I like to keep my mind occupied by things that could teach me something new and useful. Just like, in my spare time, I like to embark on my own projects to learn something new. You however, prefer the latter, which consistently posts images of girls in different poses, month after month. Now, to be fair, I don’t hold this against you – unlike you, who holds it in my face and wonders why I push it out the way and tell you, in a more unpleasant wording, to kindly get lost. Here the moral is, great that you have your own interests! Just, respect the fact I have my own interests. Oh, and because I don’t see women as sex toys, doesn’t mean I am gay. Honestly, the fact you think otherwise is very shallow.

Evening Activities

This, is my idea of a good evening.

This, is your idea of a good evening.

Again, it is productivity that keeps me happy. Even though my day job consists of the same thing, there is only so much innovation I can carry out there, so my own projects offer a completely different ball park.

Ok, so the pub has it’s moments – I do like a nice polite drink here and there. A nice beer and a catch up with some of the locals is fine – notice I said ‘A’ nice beer, not lot’s of nice beers. Ok two isn’t bad, but any more and it is getting beyond. This isn’t strictly because of the alcohol – it is because of the time.
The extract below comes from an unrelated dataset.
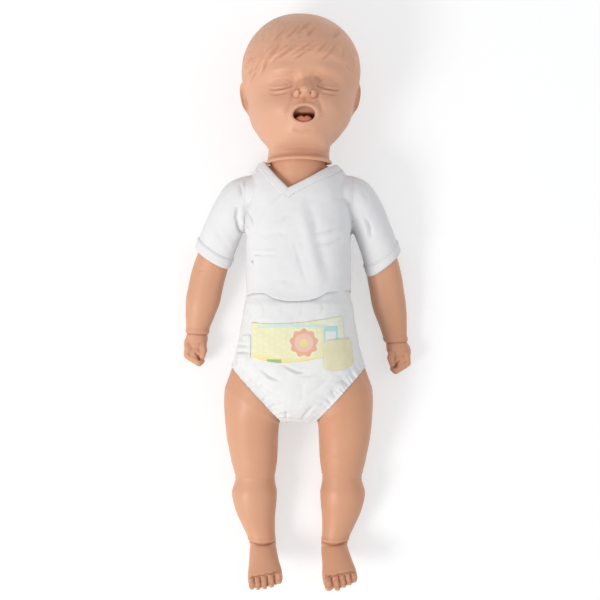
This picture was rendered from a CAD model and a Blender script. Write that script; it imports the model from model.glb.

I just cannot go out without worrying about how much I could be getting done in the same amount of time.

Socialising

This is my preference for socialising.

This is your preference for socialising.

I could spend stupid amounts of time around the company of people who have the same things in common. The same desire to learn, the same desire to improve themselves. Yes, sometimes that includes beer, and a pub. But the difference is,  I can have an interesting conversation with those people, as opposed to sitting there asking things for the sake of keeping the conversation going, which is just a waste of both our time.

Summary

I hope this clears things up a little. I doubt it will – again, because people who don’t nearly share the same interests don’t understand how someone can find it interesting. The difference is, I respect the fact you have different interests – I think it’s a very good thing. You however, don’t respect mine, or at least think it’s a good idea to make me feel very small because I have no interest in, what you term, “being social”. Put it this way – the boredom you feel about my idea of fun? That is likely the closest to how I feel about your idea of fun.

If you want my help for something, great! Just, when you say “help me paint my garden fence”, don’t waste my time with an hour’s break before hand, and certainly don’t finish the task with “can you also do x, can you also help with y”.

When we do go out, remember that I am specific. If we are going to the cinema, I am expecting only to go to the cinema – not spent an hour getting wasted on alcohol first, then film, then 3 hours back in a pub.

When I say no to something, I mean no. You will not persuade me out of it by sending me 8 text messages, 9 missed phone calls, all asking the question I already answered. I am busy, and spending that time on something different is just going to stress me out with how much time i’ve lost.

Now to put things into perspective – I am not entirely a hermit. I will go out if someone asks (most of the time), I will help out of someone asks, and yes, I find the idea of doing the same thing all the time very tiring and wasteful. But that’s what I am trying to get at here – “all the time”. I get asked every day, without fail, and shot down every day for all the reasons above. Some times I give in and do something when I REALLY want to be doing my own thing, but if that is the case, at least show me the respect of not throwing it in my face and having a pot shot at me for not doing it more often. (We are not exactly talking once a month here – we are talking weekly).